**Your task:** Begin at the line containing "What FreeCAD Python" and stop at the line containing "BEAD_R = 0.95"; copy those lines exactly, ends included, and nothing else.

**Exercise input:**
□ □ □ □ □

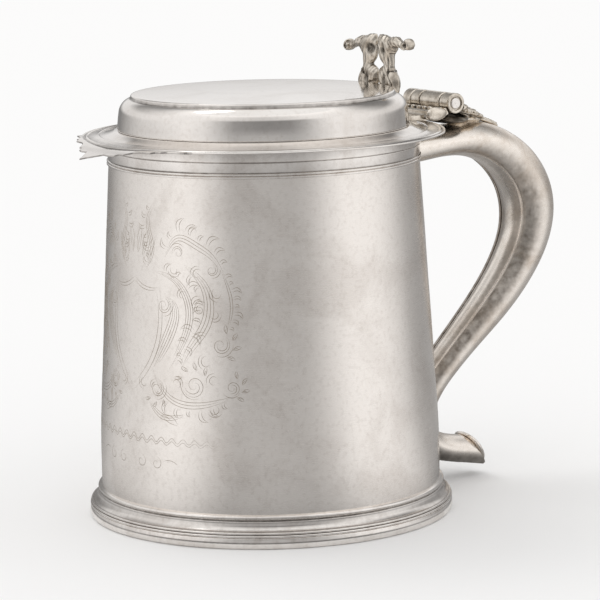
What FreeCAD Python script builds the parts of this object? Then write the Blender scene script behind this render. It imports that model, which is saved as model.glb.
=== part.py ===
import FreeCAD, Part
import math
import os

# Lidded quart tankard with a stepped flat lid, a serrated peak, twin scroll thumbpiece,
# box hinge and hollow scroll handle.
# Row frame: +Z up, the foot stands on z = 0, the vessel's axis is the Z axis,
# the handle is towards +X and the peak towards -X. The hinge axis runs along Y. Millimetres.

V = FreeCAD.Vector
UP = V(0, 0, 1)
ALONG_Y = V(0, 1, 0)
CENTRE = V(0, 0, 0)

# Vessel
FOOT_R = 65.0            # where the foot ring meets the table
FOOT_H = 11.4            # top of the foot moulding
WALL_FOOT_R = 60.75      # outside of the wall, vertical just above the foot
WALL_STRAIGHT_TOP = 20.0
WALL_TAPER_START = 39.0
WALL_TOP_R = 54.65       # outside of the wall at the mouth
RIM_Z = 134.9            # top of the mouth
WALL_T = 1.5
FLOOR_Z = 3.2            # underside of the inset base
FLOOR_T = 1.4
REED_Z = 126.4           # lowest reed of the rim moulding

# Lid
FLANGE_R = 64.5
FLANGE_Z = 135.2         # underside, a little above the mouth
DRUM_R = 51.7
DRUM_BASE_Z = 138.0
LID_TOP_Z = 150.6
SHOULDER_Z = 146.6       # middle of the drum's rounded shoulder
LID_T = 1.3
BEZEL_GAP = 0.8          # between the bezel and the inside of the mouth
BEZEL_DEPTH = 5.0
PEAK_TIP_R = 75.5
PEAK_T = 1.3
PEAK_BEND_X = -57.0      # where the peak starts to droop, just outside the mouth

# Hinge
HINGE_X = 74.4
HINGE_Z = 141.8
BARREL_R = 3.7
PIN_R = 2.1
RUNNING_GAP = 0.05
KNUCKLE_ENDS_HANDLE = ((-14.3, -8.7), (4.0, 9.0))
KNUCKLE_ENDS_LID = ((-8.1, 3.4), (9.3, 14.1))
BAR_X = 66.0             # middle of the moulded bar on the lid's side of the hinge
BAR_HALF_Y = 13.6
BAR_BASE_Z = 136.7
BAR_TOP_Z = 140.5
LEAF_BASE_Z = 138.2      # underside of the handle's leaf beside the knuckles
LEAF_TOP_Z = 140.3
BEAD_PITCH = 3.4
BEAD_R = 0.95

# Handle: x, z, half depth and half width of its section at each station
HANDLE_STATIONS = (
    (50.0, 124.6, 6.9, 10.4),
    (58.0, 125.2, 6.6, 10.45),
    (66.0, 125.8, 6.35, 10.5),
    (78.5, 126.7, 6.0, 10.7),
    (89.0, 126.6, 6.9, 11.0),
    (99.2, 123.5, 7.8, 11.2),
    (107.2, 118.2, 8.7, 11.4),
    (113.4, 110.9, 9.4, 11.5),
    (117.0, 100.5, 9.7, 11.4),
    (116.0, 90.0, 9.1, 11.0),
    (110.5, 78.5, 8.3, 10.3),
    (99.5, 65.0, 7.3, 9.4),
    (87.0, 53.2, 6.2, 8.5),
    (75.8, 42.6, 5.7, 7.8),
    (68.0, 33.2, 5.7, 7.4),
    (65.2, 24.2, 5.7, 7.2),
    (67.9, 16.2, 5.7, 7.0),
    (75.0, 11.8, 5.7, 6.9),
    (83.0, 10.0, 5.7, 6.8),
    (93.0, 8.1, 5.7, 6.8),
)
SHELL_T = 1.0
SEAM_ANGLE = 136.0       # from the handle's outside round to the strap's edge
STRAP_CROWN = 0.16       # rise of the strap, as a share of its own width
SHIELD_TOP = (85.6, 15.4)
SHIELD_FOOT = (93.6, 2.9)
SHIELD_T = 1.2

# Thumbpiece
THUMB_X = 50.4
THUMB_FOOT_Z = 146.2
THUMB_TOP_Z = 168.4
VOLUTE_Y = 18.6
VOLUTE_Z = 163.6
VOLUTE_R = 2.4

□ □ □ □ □

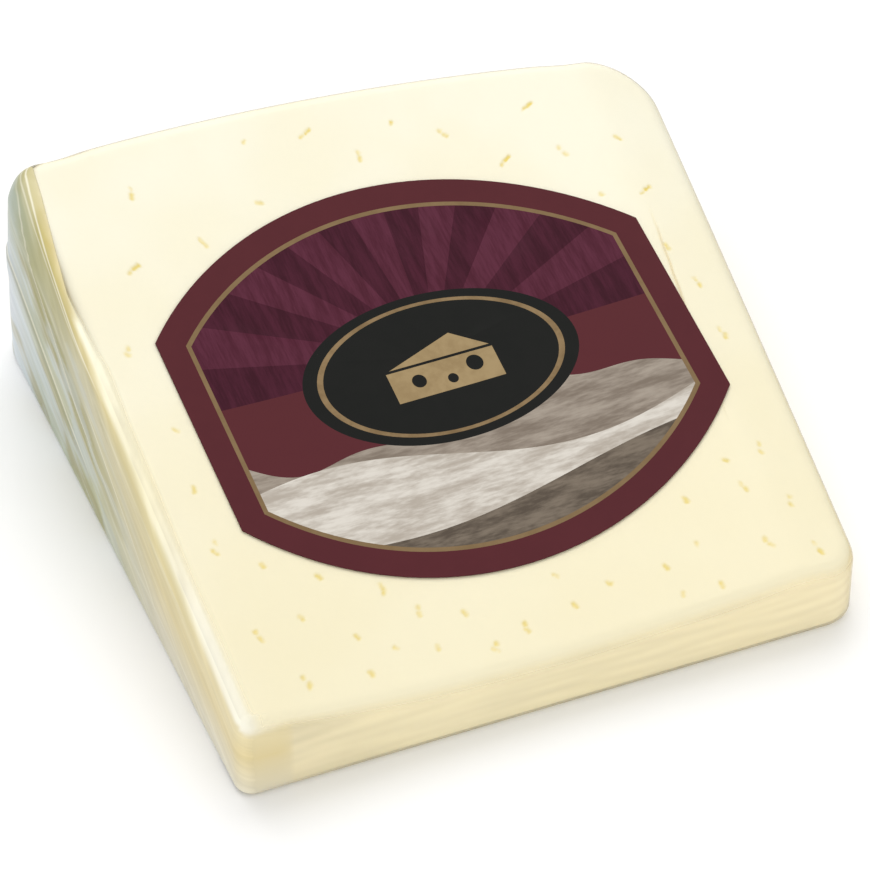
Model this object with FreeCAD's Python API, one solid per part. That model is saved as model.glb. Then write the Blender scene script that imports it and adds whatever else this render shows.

□ □ □ □ □

**Final result:**
What FreeCAD Python script builds the parts of this object? Then write the Blender scene script behind this render. It imports that model, which is saved as model.glb.
=== part.py ===
import FreeCAD, Part
import math
import os

# Lidded quart tankard with a stepped flat lid, a serrated peak, twin scroll thumbpiece,
# box hinge and hollow scroll handle.
# Row frame: +Z up, the foot stands on z = 0, the vessel's axis is the Z axis,
# the handle is towards +X and the peak towards -X. The hinge axis runs along Y. Millimetres.

V = FreeCAD.Vector
UP = V(0, 0, 1)
ALONG_Y = V(0, 1, 0)
CENTRE = V(0, 0, 0)

# Vessel
FOOT_R = 65.0            # where the foot ring meets the table
FOOT_H = 11.4            # top of the foot moulding
WALL_FOOT_R = 60.75      # outside of the wall, vertical just above the foot
WALL_STRAIGHT_TOP = 20.0
WALL_TAPER_START = 39.0
WALL_TOP_R = 54.65       # outside of the wall at the mouth
RIM_Z = 134.9            # top of the mouth
WALL_T = 1.5
FLOOR_Z = 3.2            # underside of the inset base
FLOOR_T = 1.4
REED_Z = 126.4           # lowest reed of the rim moulding

# Lid
FLANGE_R = 64.5
FLANGE_Z = 135.2         # underside, a little above the mouth
DRUM_R = 51.7
DRUM_BASE_Z = 138.0
LID_TOP_Z = 150.6
SHOULDER_Z = 146.6       # middle of the drum's rounded shoulder
LID_T = 1.3
BEZEL_GAP = 0.8          # between the bezel and the inside of the mouth
BEZEL_DEPTH = 5.0
PEAK_TIP_R = 75.5
PEAK_T = 1.3
PEAK_BEND_X = -57.0      # where the peak starts to droop, just outside the mouth

# Hinge
HINGE_X = 74.4
HINGE_Z = 141.8
BARREL_R = 3.7
PIN_R = 2.1
RUNNING_GAP = 0.05
KNUCKLE_ENDS_HANDLE = ((-14.3, -8.7), (4.0, 9.0))
KNUCKLE_ENDS_LID = ((-8.1, 3.4), (9.3, 14.1))
BAR_X = 66.0             # middle of the moulded bar on the lid's side of the hinge
BAR_HALF_Y = 13.6
BAR_BASE_Z = 136.7
BAR_TOP_Z = 140.5
LEAF_BASE_Z = 138.2      # underside of the handle's leaf beside the knuckles
LEAF_TOP_Z = 140.3
BEAD_PITCH = 3.4
BEAD_R = 0.95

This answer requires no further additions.